Updated: Jan 23
I have always been open about my desire to be a father, especially with those who I have dated. In fact, It has been the litmus test for identifying potential partners. But why am I telling you this when I am contently single. Well, that’s simple, I never imagined that I would be a single father. Why would you want to be alone, when a partner could also be there through the good times, support you through the tough times, and share and embrace the fun times. From a purely logistical perspective, there is potentially better financial stability with two, not to mention twice the amount of love.

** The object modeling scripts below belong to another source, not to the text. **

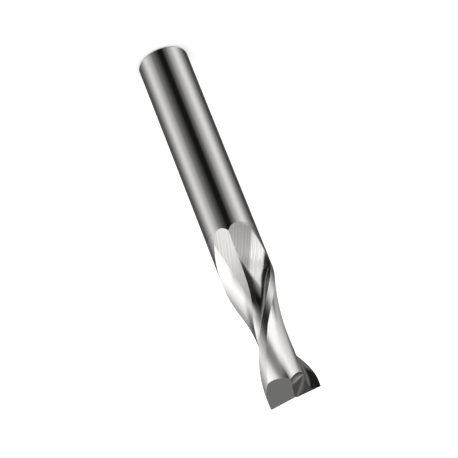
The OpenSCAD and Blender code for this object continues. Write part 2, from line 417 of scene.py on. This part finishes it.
# Tungsten carbide in a cobalt binder, ground with diamond wheels and left bare: a hard,
# nearly colourless grey metal that reflects like a mirror. What a wheel swept stays
# polished, and the mark where it stopped is brushed and carries a painted highlight and painted shade.
def ground_carbide(name, roughness, line_width, line_length, depth, tone="#CDCCCA", mark=None):
    """Bare ground carbide, with grinding lines of a width and length in millimetres.

    The real lines are a few hundredths of a millimetre wide, too fine to show, so they
    are drawn 0.1 to 0.2 mm wide. They run round the tool, or follow the wheel where a
    mark is given: its roughness, and the painted light on it, at the cutting edge's side and past it."""
    material = bpy.data.materials.new(name)
    material.use_nodes = True
    tree = material.node_tree
    shader = tree.nodes["Principled BSDF"]
    shader.inputs["Base Color"].default_value = linear(tone)
    shader.inputs["Metallic"].default_value = 1.0
    shader.inputs["Roughness"].default_value = roughness
    if mark:
        spot = add_node(tree, "ShaderNodeUVMap", uv_map="grinding_lines").outputs["UV"]
        scale = (1 / line_width, 1 / line_length, 1)
    else:
        spot = add_node(tree, "ShaderNodeTexCoord").outputs["Object"]
        scale = (1000 / line_length, 1000 / line_length, 1000 / line_width)
    scaled = add_node(tree, "ShaderNodeMapping", [(spot, "Vector")], Scale=scale)
    noise = add_node(tree, "ShaderNodeTexNoise", [(scaled.outputs["Vector"], "Vector")], Scale=1.0, Detail=3.0)
    bump = add_node(tree, "ShaderNodeBump", [(noise.outputs["Fac"], "Height")], Strength=depth, Distance=0.00002)
    tree.links.new(bump.outputs["Normal"], shader.inputs["Normal"])
    if not mark:
        return material

    brushed = add_node(tree, "ShaderNodeAttribute", attribute_name="wheel_mark").outputs["Fac"]
    # the brushed mark is rougher, streaked, with deeper lines, and spreads light across them
    rough = add_node(tree, "ShaderNodeMapRange", [(brushed, "Value")], To_Min=roughness, To_Max=mark["roughness"])
    uneven = add_node(tree, "ShaderNodeMath", [(noise.outputs["Fac"], 0)], operation="SUBTRACT")
    uneven.inputs[1].default_value = 0.5
    streaked = add_node(tree, "ShaderNodeMath", [(uneven.outputs[0], 0), (brushed, 1), (rough.outputs[0], 2)],
                        operation="MULTIPLY_ADD")
    tree.links.new(streaked.outputs[0], shader.inputs["Roughness"])
    deeper = add_node(tree, "ShaderNodeMapRange", [(brushed, "Value")], To_Min=0.2 * depth, To_Max=depth)
    tree.links.new(deeper.outputs["Result"], bump.inputs["Strength"])
    tangent = add_node(tree, "ShaderNodeTangent", direction_type="UV_MAP", uv_map="grinding_lines")
    tree.links.new(tangent.outputs["Tangent"], shader.inputs["Tangent"])
    spread = add_node(tree, "ShaderNodeMath", [(brushed, 0)], operation="MULTIPLY")
    spread.inputs[1].default_value = 0.7
    tree.links.new(spread.outputs[0], shader.inputs["Anisotropic"])
    # its painted light changes about 1 mm from the middle of the wheel's face, from the tone at the cutting edge's
    # side to the painted shade past it
    across = add_node(tree, "ShaderNodeSeparateXYZ", [(spot, "Vector")]).outputs["X"]
    painted_shade_beyond = add_node(tree, "ShaderNodeMapRange", [(across, "Value")], interpolation_type="SMOOTHSTEP",
                      From_Min=0.8, From_Max=1.5)
    painted_tones = add_node(tree, "ShaderNodeMix", [(painted_shade_beyond.outputs["Result"], 0)], data_type="RGBA")
    painted_tones.inputs[6].default_value = linear(mark["painted_light_edge_side"])
    painted_tones.inputs[7].default_value = linear(mark["painted_shade_beyond"])
    # the painted highlight and shade lie only on the brushed mark; elsewhere the carbide keeps its own tone
    colour = add_node(tree, "ShaderNodeMix", [(brushed, 0), (painted_tones.outputs[2], 7)], data_type="RGBA")
    colour.inputs[6].default_value = linear(tone)
    tree.links.new(colour.outputs[2], shader.inputs["Base Color"])
    return material


# cylindrically ground and lapped: a clean mirror that draws the lights out into long stripes
shank = ground_carbide("polished_carbide_shank", 0.1, 0.15, 12, 0.05)
# swept by the flute wheel: polished, with a brushed mark, painted near white by the edge as a painted highlight
# and grey beyond as painted shade
flute = ground_carbide("wheel_ground_carbide_flute", 0.1, 0.2, 12, 0.5,
                       mark=dict(roughness=0.2, painted_light_edge_side="#FAF9F7", painted_shade_beyond="#B4B3B1"))
# swept by the relief wheel: polished, with a coarser brushed mark, painted an even pale grey darker than the
# carbide: painted shade that dims its reflection
relief = ground_carbide("wheel_ground_carbide_relief", 0.1, 0.2, 12, 0.5,
                        mark=dict(roughness=0.28, painted_light_edge_side="#BEBDBB", painted_shade_beyond="#BEBDBB"))
# what is left of the blank beside the edges: a little duller than the shank
land = ground_carbide("ground_carbide_land", 0.2, 0.15, 12, 0.05)
# flat ground end: a soft, even grey
end = ground_carbide("wheel_ground_carbide_end", 0.2, 0.1, 3, 0.1)
# cut with a coarse, narrow wheel, with rougher lines, and painted darker: painted shade in the hollow of the gash
gash = ground_carbide("coarse_ground_carbide_gash_painted_shade", 0.16, 0.1, 3, 0.25, tone="#949391")
mesh.materials.clear()
for finish in (flute, flute, flute, shank, relief, land, shank, end, gash):    # in the order of names
    mesh.materials.append(finish)
mesh.polygons.foreach_set("material_index", face_zone)
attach(tool, "root")
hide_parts("end_mill")

# The floor and the light above it.
# Plain pale paper under the tool, lit by a wide, soft light from straight overhead.
# Neither shows in the metal, which reflects only the light tent.
bpy.ops.object.select_all(action="DESELECT")
bpy.ops.mesh.primitive_plane_add(size=4)
floor_plane = bpy.context.object
floor_plane.name = "floor"
paper = bpy.data.materials.new("pale_paper")
paper.use_nodes = True
paper.node_tree.nodes["Principled BSDF"].inputs["Base Color"].default_value = linear("#F5F5F5")
paper.node_tree.nodes["Principled BSDF"].inputs["Roughness"].default_value = 0.9
floor_plane.data.materials.append(paper)
floor_plane.visible_glossy = False

sun_data = bpy.data.lights.new("overhead", "SUN")
sun_data.energy = 3.2
sun_data.angle = math.radians(120)
sun = bpy.data.objects.new("overhead", sun_data)
bpy.context.scene.collection.objects.link(sun)
sun.visible_glossy = False

# The light tent.
# Rings of soft light stand one above the other around the tool, bright at the sides and
# dark in front, where the lens looks in, and behind. The tent is dark at its foot, and
# its ceiling is a dim grey.
world = bpy.data.worlds.new("light_tent")
bpy.context.scene.world = world
world.use_nodes = True
tree = world.node_tree
direction = add_node(tree, "ShaderNodeTexCoord")
parts = add_node(tree, "ShaderNodeSeparateXYZ", [(direction.outputs["Generated"], "Vector")])
front = add_node(tree, "ShaderNodeMath", [(parts.outputs["Y"], 0)], operation="MULTIPLY")
front.inputs[1].default_value = -1
around = add_node(tree, "ShaderNodeMath", [(parts.outputs["X"], 0), (front.outputs[0], 1)], operation="ARCTAN2")
share = add_node(tree, "ShaderNodeMapRange", [(around.outputs[0], "Value")], From_Min=-math.pi, From_Max=math.pi)


def ring_of_light(stops):
    """Brightness round the tool, from stops of (degrees to the picture's left, brightness)."""
    ramp = add_node(tree, "ShaderNodeValToRGB", [(share.outputs["Result"], "Fac")])
    for i, (degrees, bright) in enumerate(stops):
        stop = ramp.color_ramp.elements[i] if i < 2 else ramp.color_ramp.elements.new((degrees + 180) / 360)
        stop.position = (degrees + 180) / 360
        stop.color = (bright, bright, bright, 1)
    return ramp.outputs["Color"]


def above(lower, upper, start, end):
    """Lets one layer of light give way to the next one up, between two heights of the direction."""
    risen = add_node(tree, "ShaderNodeMapRange", [(parts.outputs["Z"], "Value")], interpolation_type="SMOOTHSTEP",
                     From_Min=start, From_Max=end)
    mix = add_node(tree, "ShaderNodeMix", [(risen.outputs["Result"], 0), (lower, 6), (upper, 7)], data_type="RGBA")
    return mix.outputs[2]


light = ring_of_light([                                # under the tool
    (-180, 0.15), (-130, 0.2), (-95, 0.2), (-72, 0.02), (20, 0.02), (45, 0.2), (65, 0.35), (120, 0.3),
    (180, 0.15)])
low_ring = ring_of_light([                             # two strip lights and the dark slot, seen in the shank
    (-180, 0.1), (-130, 0.08), (-106, 0.38), (-80, 1.07), (-68, 1.13), (-47, 0.52), (-30, 0.2), (-15, 0.012),
    (3, 0.012), (18, 0.1), (37, 0.29), (47, 0.48), (70, 1.02), (80, 1.08), (108, 0.38), (130, 0.12), (180, 0.1)])
middle_ring = ring_of_light([                          # the same slot, wider, seen in the flute's foot
    (-180, 0.3), (-140, 0.5), (-110, 0.87), (-91, 1.1), (-62, 1.5), (-50, 1.0), (-43, 0.6), (-37, 0.05),
    (18, 0.02), (30, 0.5), (40, 1.1), (50, 1.0), (81, 1.7), (98, 1.5), (119, 1.1), (140, 0.6), (180, 0.3)])
high_ring = ring_of_light([                            # bright nearly all round, seen in the washouts
    (-180, 0.4), (-160, 0.5), (-130, 0.2), (-112, 0.2), (-98, 1.0), (-85, 1.6), (-55, 1.6), (-47, 1.4),
    (-39, 0.85), (-33, 0.45), (-20, 0.33), (-9, 0.5), (4, 1.2), (20, 1.6), (50, 1.6), (60, 2.0), (80, 1.9),
    (119, 1.2), (135, 0.6), (150, 0.35), (180, 0.3)])
ceiling = ring_of_light([(-180, 0.25), (180, 0.25)])
for layer, start, end in ((low_ring, -0.7, -0.6), (middle_ring, -0.47, -0.4), (high_ring, -0.28, -0.2),
                          (ceiling, 0.35, 0.7)):
    light = above(light, layer, start, end)
tree.links.new(light, tree.nodes["Background"].inputs["Color"])
bpy.context.scene.view_settings.view_transform = "Standard"
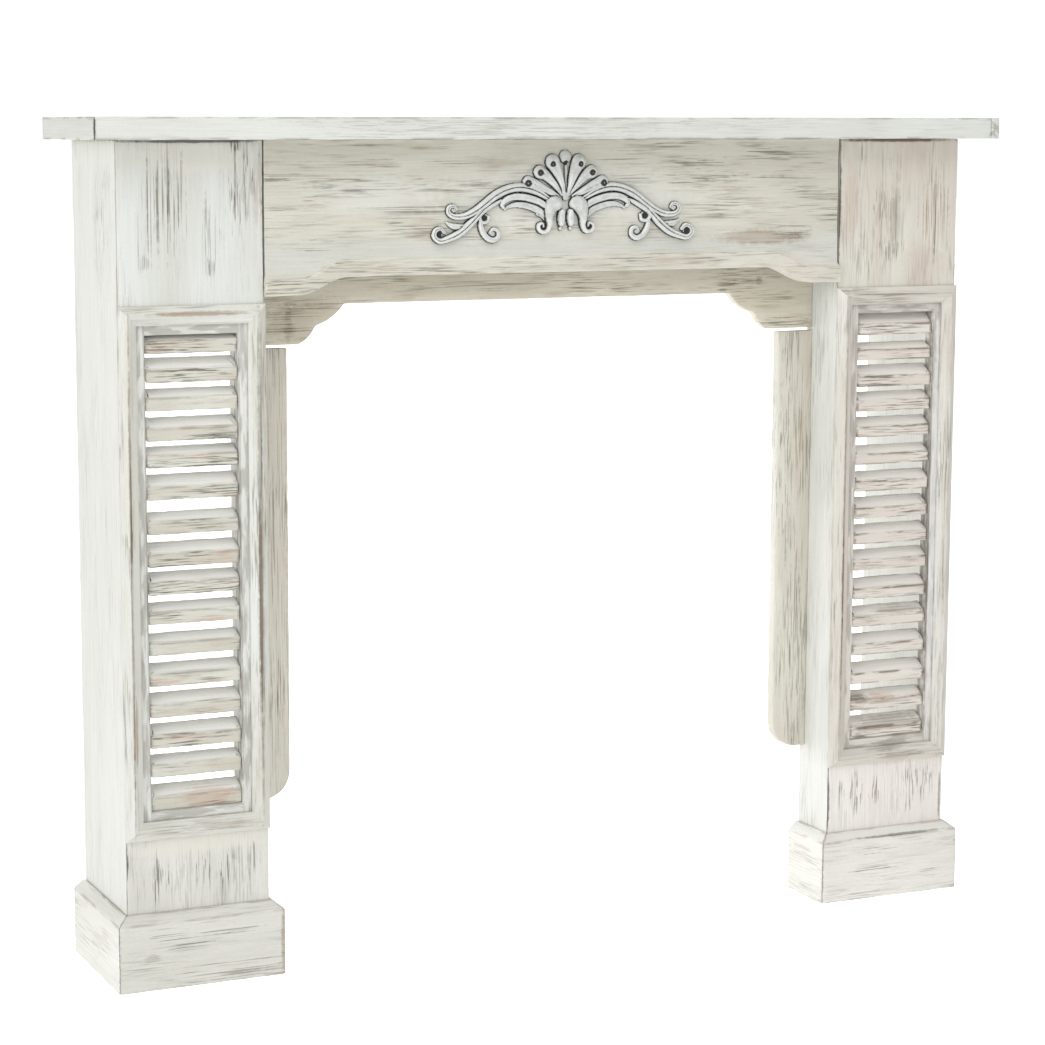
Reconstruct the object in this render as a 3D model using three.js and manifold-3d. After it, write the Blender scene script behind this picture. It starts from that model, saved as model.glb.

I met my previous partner in the late summer of 2015. The usual conversations took place. I expressed my interest in having a family one day and this was reciprocated. It was also comforting that they had children through a previous relationship. However, after a 4 and a half year, happy relationship, they had changed their mind. At first, I was sad and disappointed. Everything we had done in the previous years was building up to one day extending our family. All the little things, the mundane house improvements, all small steps towards fatherhood. For me at least. With rational judgment, I accepted that people change their minds. New perspectives replace old ideals. Once again I found myself single. However, I now had a renewed focus.
At no point had my dream wavered or waned. But this time was different. Whilst before I anticipated that my dream would be shared with another, I was now content in the knowledge that being single was fine. Better than fine, in fact. I would be free to make all the decisions, and more importantly, I knew deep down that I possessed the confidence to move forward with my dream. It was time to dig out that old file, dust off, and update the documentation and get to work.